Kurzweil’s famous singularity theory states that artificial intelligence will outstrip its human counterpart by 2045, so perhaps a creation 30 years early, shouldn’t be held to such high Orwellian standards. Even so, the Grid is quite an achievement. It’s a first scary step in an interesting direction that will have long-lasting consequences for the industry as a whole. It’s surely a sign of the eventual doom of humanity at the hands of robotic oppressors. First they’ll take our jobs, then our freedom.

What do you think? Is the Grid a sign of the end times? Or just another interesting tool to keep professional designers on their toes? Let us know your thoughts in the comments.

 

5 Replies to “AI Design: Robot Apocalypse Warning Number 1”

  1. Pagan Poet says:

    Solid. Not The Grid–not yet, but your long view of the AI presence and certain takeover. A void of comments since April 2015 seems to me to reinforce that the people still can’t see the forest for the machines. But you do, so props and thanks to you.

  2. Jamie Archer says:

    AI is the next step in natural selection – its our silicon child and we can choose to be good parents and nurture it so that it eventually takes care of us and preserves what we will eventually become or we can be bad parents and reject our child, make it feel like our slave, not loved, nothing more than a tool at which point it will turn on us. Your choice. But I don’t think articles talking about our eventual downfall basically amounting to scaremongering are really constructive.

    Anyway if something like design can be codified into a set of rules and taught to an AI then why not. I don’t think the same thing should apply to say warfare i.e whether a computer should be allowed to make a deicsion to pull a trigger.

    AI is not scary what is scary is the lack of prescience that our political leaders have. For example nobody is making plans to deal with the mass unemployment that will ensue when the whole transport sector is replaced by driverless vehicles – thats like 40% of the working US population.

    These upheavals are scary and they have happened before like in the industrial revolution. What will ensue is a population crash just like when the invention of the car signalled the peak of the horse population, advanced AI that will replace human labour and many thought based jobs basically mean there is a need for less humans. Given the strain on the planet thats not such a bad thing. What will determine how good or bad the transition is is what our leaders decide to do about the consequences.

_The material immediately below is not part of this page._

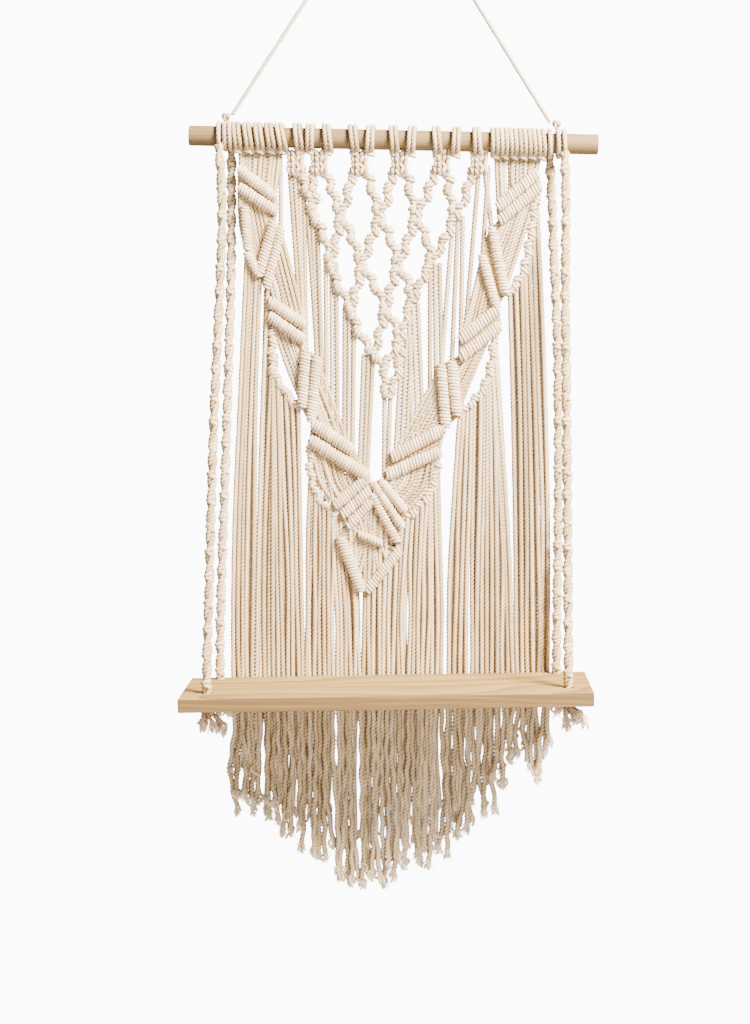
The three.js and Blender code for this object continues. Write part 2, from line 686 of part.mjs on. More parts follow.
function makeTassel(name, { way }) {
  const end = way.at(-1);
  const top = boardDrop(end.x) + BOARD.thick + STOP_KNOT.gap;
  const centre = place(end.x, top + STOP_KNOT.high, end.y);
  const parts = [knot(centre, STOP_KNOT.radius, STOP_KNOT.high, STOP_KNOT.radius)];
  for (let i = 0; i < TASSEL.locks; i += 1) {
    const angle = (i / TASSEL.locks) * Math.PI * 2;
    const out = new THREE.Vector3(Math.cos(angle), Math.sin(angle), 0);
    const length = TASSEL.length - TASSEL.shorter * (i % 3);
    const from = centre.clone().addScaledVector(out, TASSEL.rootRadius).setZ(centre.z - TASSEL.rootDrop);
    const to = centre.clone().addScaledVector(out, TASSEL.tipRadius).setZ(centre.z - length);
    parts.push(strand([from, to], 1, TASSEL.size));
  }
  return piece(`tassel_${name}`, toGeometry(joined(parts)), COTTON);
}

// The hanging cord and the knots that tie it to the rod

function makeCord() {
  const section = new THREE.Shape();
  section.absarc(0, 0, CORD_RADIUS, 0, Math.PI * 2);
  const route = CORD_ROUTE.map((stop) => place(stop.x, stop.drop));
  const extrudePath = new THREE.CatmullRomCurve3(route, false, "centripetal");
  const geometry = new THREE.ExtrudeGeometry(section, {
    steps: CORD_STEPS, extrudePath, curveSegments: CORD_SIDES / 2, bevelEnabled: false,
  });
  return piece("hanging_cord", geometry, CORD_COTTON);
}

function makeTie(name, { x, knotX }) {
  const centre = place(knotX, rodDrop(knotX) - TIE_KNOT.above);
  const lump = knot(centre, TIE_KNOT.radius, TIE_KNOT.high, TIE_KNOT.radius, 8, 6);
  const tie = joined([rodLoop(x, TIE_KNOT.ring, 1), lump]);
  return piece(`cord_tie_${name}`, toGeometry(tie), CORD_COTTON);
}

const shelf = new THREE.Group();
shelf.add(makeRod());
shelf.add(makeBoard());
shelf.add(makeMacrame());
for (const [name, rope] of Object.entries(ROPES)) {
  shelf.add(makeRope(name, rope));
  shelf.add(makeTassel(name, rope));
}
shelf.add(makeCord());
for (const [name, tie] of Object.entries(TIES)) {
  shelf.add(makeTie(name, tie));
}

export default shelf;
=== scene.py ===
# %% [markdown]
# # A macrame wall shelf
# A wooden rod carries a knotted cotton hanging. Four side ropes hold a pine board in front of it.
# Everything here is worked out in millimetres from the hook that carries the work, and is turned
# into metres when a mesh is made. X runs to the viewer's right, Y into the wall and Z up.
# A "drop" is a distance straight down from the hook, so a height is minus its drop.

# %% The frame and the tools
import math

import bmesh
import bpy
import numpy as np
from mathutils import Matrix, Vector


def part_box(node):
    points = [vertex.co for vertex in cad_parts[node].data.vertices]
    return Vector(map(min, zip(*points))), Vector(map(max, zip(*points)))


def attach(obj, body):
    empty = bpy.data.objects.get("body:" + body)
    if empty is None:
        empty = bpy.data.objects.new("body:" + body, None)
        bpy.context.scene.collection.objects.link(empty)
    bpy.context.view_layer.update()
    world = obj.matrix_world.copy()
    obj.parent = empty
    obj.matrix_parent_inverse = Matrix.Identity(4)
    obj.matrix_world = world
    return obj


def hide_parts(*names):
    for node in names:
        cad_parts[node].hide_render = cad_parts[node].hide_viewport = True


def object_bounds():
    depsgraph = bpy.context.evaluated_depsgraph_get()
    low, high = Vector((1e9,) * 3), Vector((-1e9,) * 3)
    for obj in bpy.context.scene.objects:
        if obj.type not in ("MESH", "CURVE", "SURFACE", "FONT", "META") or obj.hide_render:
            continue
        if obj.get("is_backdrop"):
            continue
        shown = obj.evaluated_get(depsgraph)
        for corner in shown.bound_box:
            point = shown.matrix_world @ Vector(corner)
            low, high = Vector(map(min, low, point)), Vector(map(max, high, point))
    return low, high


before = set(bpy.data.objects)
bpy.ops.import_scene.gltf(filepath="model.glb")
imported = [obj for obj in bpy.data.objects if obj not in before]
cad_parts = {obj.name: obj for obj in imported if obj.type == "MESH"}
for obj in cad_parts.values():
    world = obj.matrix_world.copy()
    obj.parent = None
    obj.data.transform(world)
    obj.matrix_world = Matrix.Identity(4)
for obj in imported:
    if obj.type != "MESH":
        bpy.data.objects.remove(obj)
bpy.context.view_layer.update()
print("nodes:", ", ".join(sorted(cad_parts)))

MM = 0.001
INWARD = np.array([0.0, 1.0, 0.0])
RODWARD = np.array([1.0, 0.0, 0.0])
UPWARD = np.array([0.0, 0.0, 1.0])
rng = np.random.default_rng(7)

# %% [markdown]
# ## The camera
# The photograph was taken from 2.2 m away, a little to the right and about as high as the work's
# middle, with a long lens. Its place comes from the board's and the rod's known sizes. The camera
# is made first. It, the lamps and the floor are in metres, all else in millimetres.

# %% Camera
LENS = 72.457
SENSOR = 36
CAMERA_AT = (0.0395, -2.1819, -0.4655)
LOOKING = (-0.02625, 0.99570, -0.08889)


def in_scene(name, data):
    """An object made of the data and put in the scene."""
    made = bpy.data.objects.new(name, data)
    bpy.context.scene.collection.objects.link(made)
    return made


def aim(thing, way):
    """Turns a camera or a lamp to look along a direction."""
    thing.rotation_mode = "QUATERNION"
    thing.rotation_quaternion = Vector(way).to_track_quat("-Z", "Y")


camera_data = bpy.data.cameras.new("camera")
camera_data.lens = LENS
camera_data.sensor_width = SENSOR
camera = in_scene("camera", camera_data)
camera.location = CAMERA_AT
aim(camera, LOOKING)
bpy.context.scene.camera = camera
print("camera at", CAMERA_AT)

# %% [markdown]
# ## Lines that cords follow
# Every cord lies on a line. Where a line bends, it passes through named stops in a smooth curve,
# so a few stops are enough. A cubic between neighbours keeps the stops on the line.

# %% Places and smooth lines
def at(x, drop, y=0.0):
    """A place, or many: x to the right, drop below the hook, y into the wall."""
    x, drop, y = np.broadcast_arrays(*(np.asarray(value, float) for value in (x, drop, y)))
    return np.stack([x, y, -drop], axis=-1)


def mix(a, b, t):
    """Goes from a, where t is 0, to b, where t is 1."""
    return a + (b - a) * t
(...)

    Thats my two cents for whats its worth.

  3. Alexis Gil says:

    Interesting theme. It seems to be unreal, but we understand that with the rapid development of progress, there is left nothing to be impossible.

  4. Neil says:

    Well as one of the founder members I really wanted this to work, unfortunately they couldn’t deliver and I gave up. They are very happy with social media aware and active. In fact the best way to reach them is to post something critical on Twitter and they will answer almost straight away. In my case “molly” the AI got confused and wouldn’t allow redesigns, I eventually couldn’t update the site at all. After maybe 3 months of mails back and forth I gave up. I wish them all the best and maybe one day they will succeed. It is also interesting to see see the newer users coming up with the same questions and problems that we had in the beginning. You see it has almost turned full circle. TheGrid – great marketing, the idea – interesting, the product – well…

    1. Umesh HT says:

      So this could actually kill the jobs of web designers and developers all around the world. After people gave the reviews for the grid all i could see that they called it a scam and that it was slow . Maybe all these comments could agitate the team working behind it and maybe in the future they could perfect it .But the problem comes after that, when they start selling it. And being in a country like india all i can say is if they make it cheaper and sell it in my country nobody would opt for a human web developer it will become impossible for a freelancer or a newbie to get contacts and work his way up . Already websites like wix and webs.com are doing the job. And even if they don’t do it some bigger corporation will. So yeah , Fuck website ai and fuck you for trying so hard to try fuck up so many jobs just to see themselves become millionares . And saying Goodbye to the best place where human creativity could be displayed will be a bit hard.